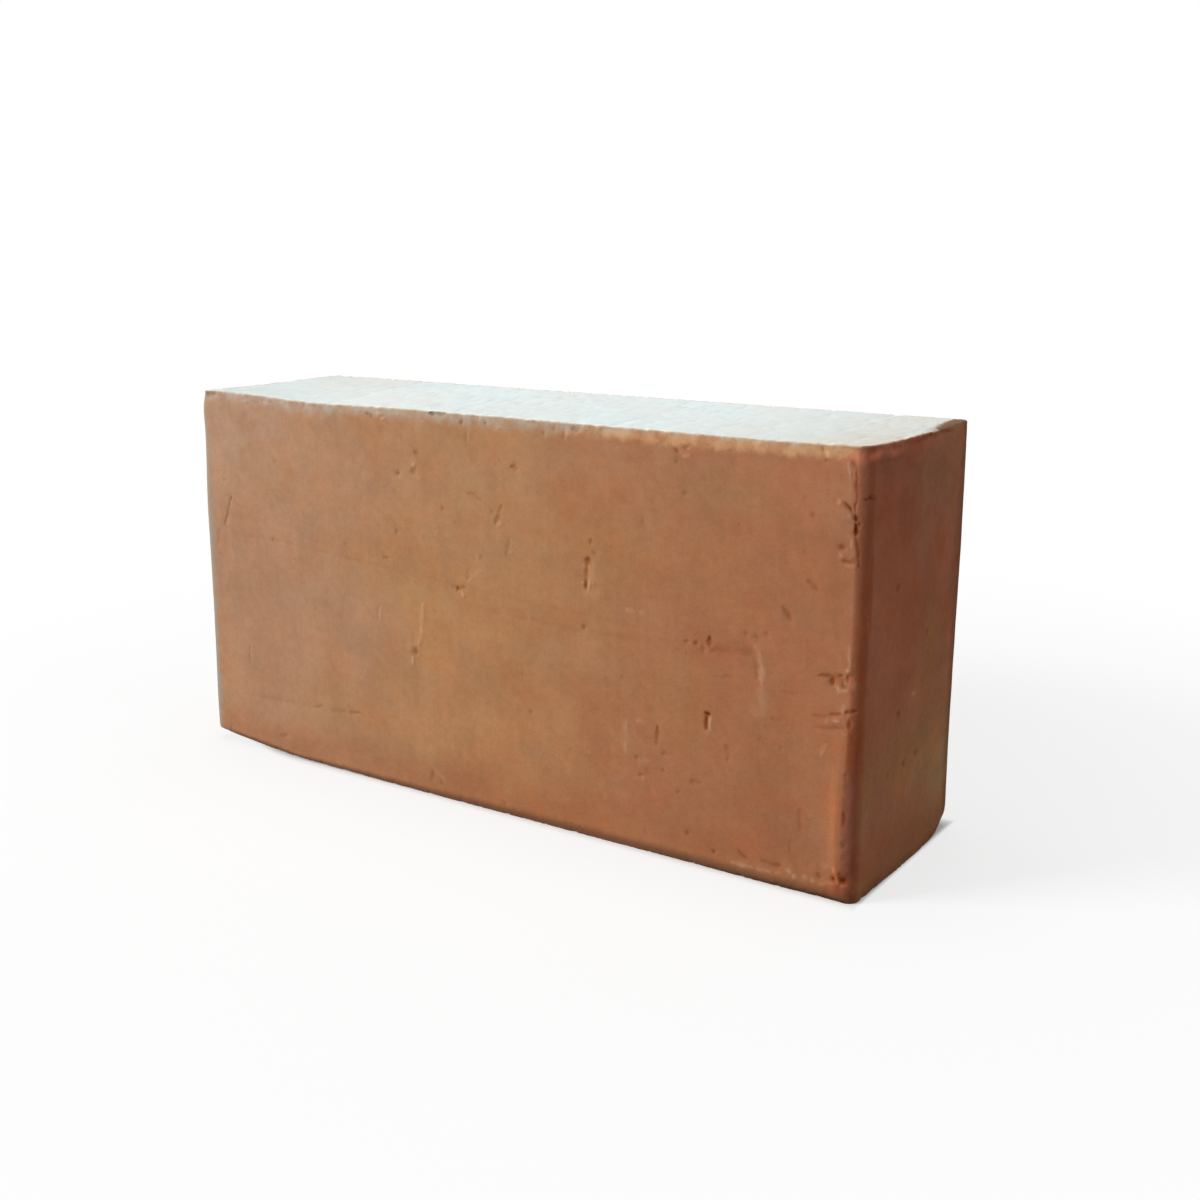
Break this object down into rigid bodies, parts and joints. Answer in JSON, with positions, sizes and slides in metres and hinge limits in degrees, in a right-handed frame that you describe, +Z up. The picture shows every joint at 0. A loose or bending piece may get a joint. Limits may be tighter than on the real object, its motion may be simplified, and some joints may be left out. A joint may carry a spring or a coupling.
{
  "type": "clay brick",
  "caption": "Solid fired clay brick with rounded upright arrises, wire-cut top and base and worn corners, standing on edge.",
  "frame": {"origin": "middle of the base, the long narrow face that the brick stands on", "axes": "+X along the length, +Y through the thickness from the front bed to the back bed, +Z up"},
  "size_m": [0.2286, 0.0636, 0.1143],
  "materials": {
    "fired_clay": "matte"
  },
  "bodies": {
    "root": {"brick": "fired_clay"}
  },
  "joints": []
}
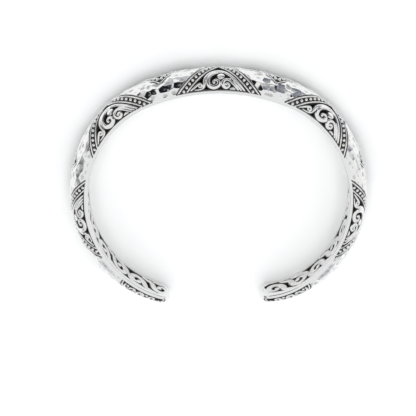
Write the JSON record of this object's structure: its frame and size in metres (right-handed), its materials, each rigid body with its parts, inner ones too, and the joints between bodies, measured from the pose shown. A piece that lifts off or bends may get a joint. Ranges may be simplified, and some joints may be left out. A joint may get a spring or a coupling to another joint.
{
  "type": "cuff bracelet",
  "caption": "Open oval cuff bracelet of hollow silver: a domed outside with arched panels of pierced scrolls and beaded edging, a pierced liner and rounded closed tips.",
  "frame": {"origin": "centre of the bounding box in plan, on the floor under the lower rim", "axes": "the cuff lies on its side: +Z runs along the wrist, +Y points to the closed back of the cuff, -Y to its mouth, and +X across its width"},
  "size_m": [0.0654, 0.0532, 0.009],
  "materials": {
    "silver": "polished and hammered silver with blackened recesses"
  },
  "bodies": {
    "root": {"cuff": "silver"}
  },
  "joints": []
}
+++++
Exercise details – Nothing should be left out: repeat all of the data exactly.

In response –
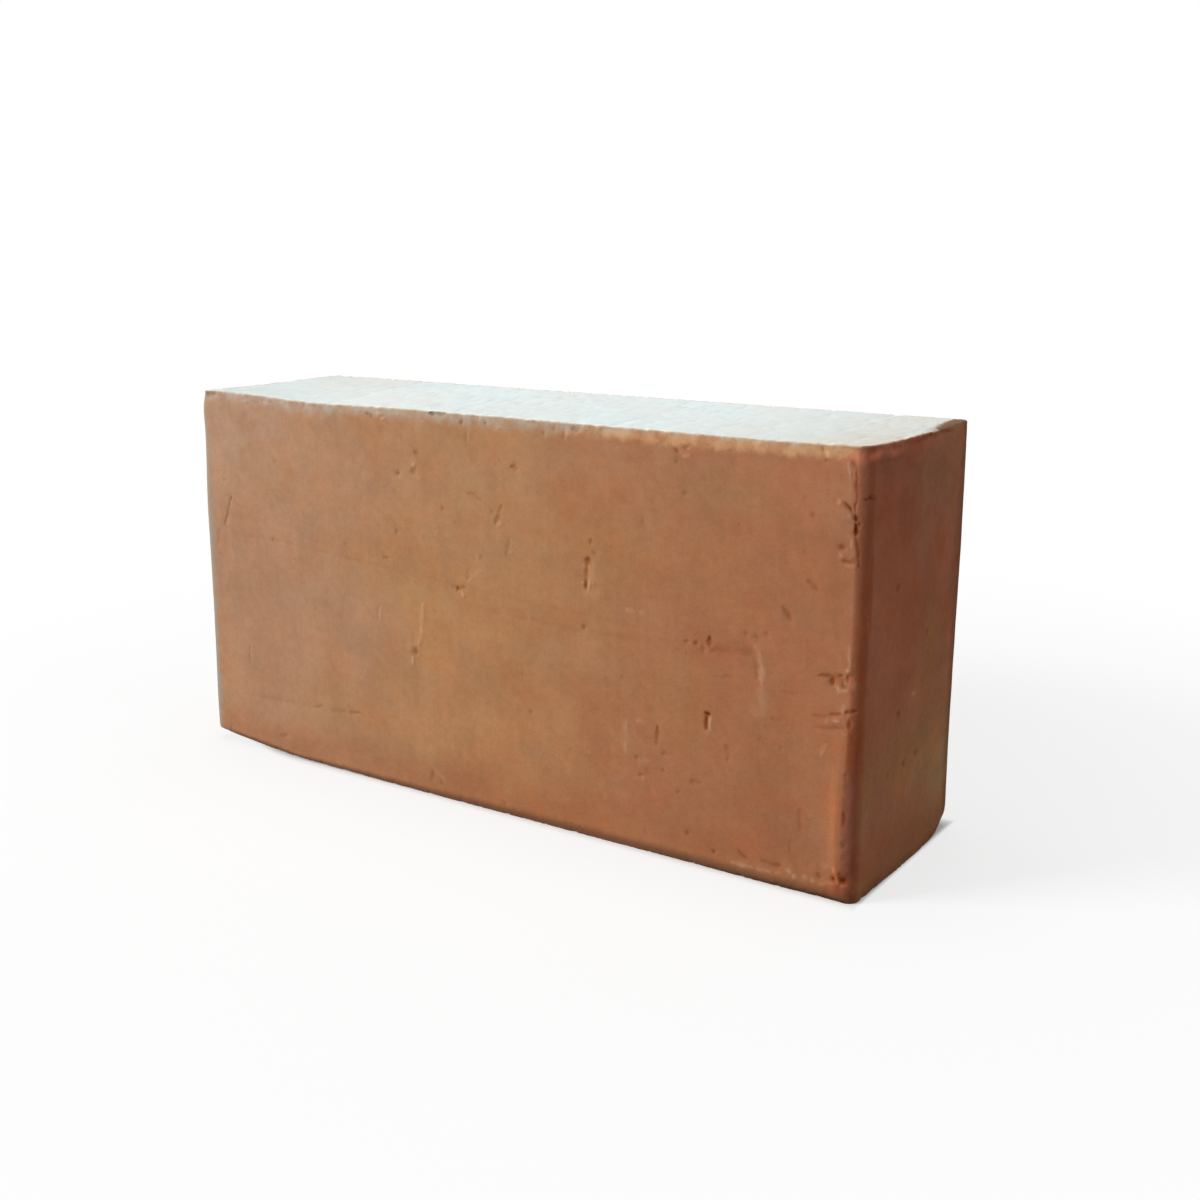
Break this object down into rigid bodies, parts and joints. Answer in JSON, with positions, sizes and slides in metres and hinge limits in degrees, in a right-handed frame that you describe, +Z up. The picture shows every joint at 0. A loose or bending piece may get a joint. Limits may be tighter than on the real object, its motion may be simplified, and some joints may be left out. A joint may carry a spring or a coupling.
{
  "type": "clay brick",
  "caption": "Solid fired clay brick with rounded upright arrises, wire-cut top and base and worn corners, standing on edge.",
  "frame": {"origin": "middle of the base, the long narrow face that the brick stands on", "axes": "+X along the length, +Y through the thickness from the front bed to the back bed, +Z up"},
  "size_m": [0.2286, 0.0636, 0.1143],
  "materials": {
    "fired_clay": "matte"
  },
  "bodies": {
    "root": {"brick": "fired_clay"}
  },
  "joints": []
}
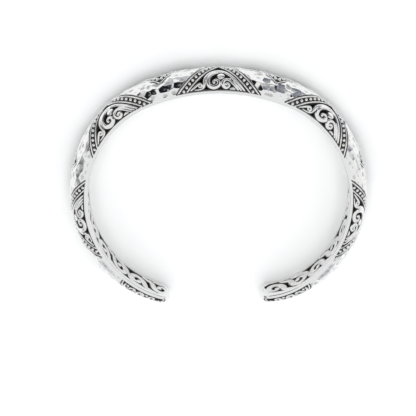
Write the JSON record of this object's structure: its frame and size in metres (right-handed), its materials, each rigid body with its parts, inner ones too, and the joints between bodies, measured from the pose shown. A piece that lifts off or bends may get a joint. Ranges may be simplified, and some joints may be left out. A joint may get a spring or a coupling to another joint.
{
  "type": "cuff bracelet",
  "caption": "Open oval cuff bracelet of hollow silver: a domed outside with arched panels of pierced scrolls and beaded edging, a pierced liner and rounded closed tips.",
  "frame": {"origin": "centre of the bounding box in plan, on the floor under the lower rim", "axes": "the cuff lies on its side: +Z runs along the wrist, +Y points to the closed back of the cuff, -Y to its mouth, and +X across its width"},
  "size_m": [0.0654, 0.0532, 0.009],
  "materials": {
    "silver": "polished and hammered silver with blackened recesses"
  },
  "bodies": {
    "root": {"cuff": "silver"}
  },
  "joints": []
}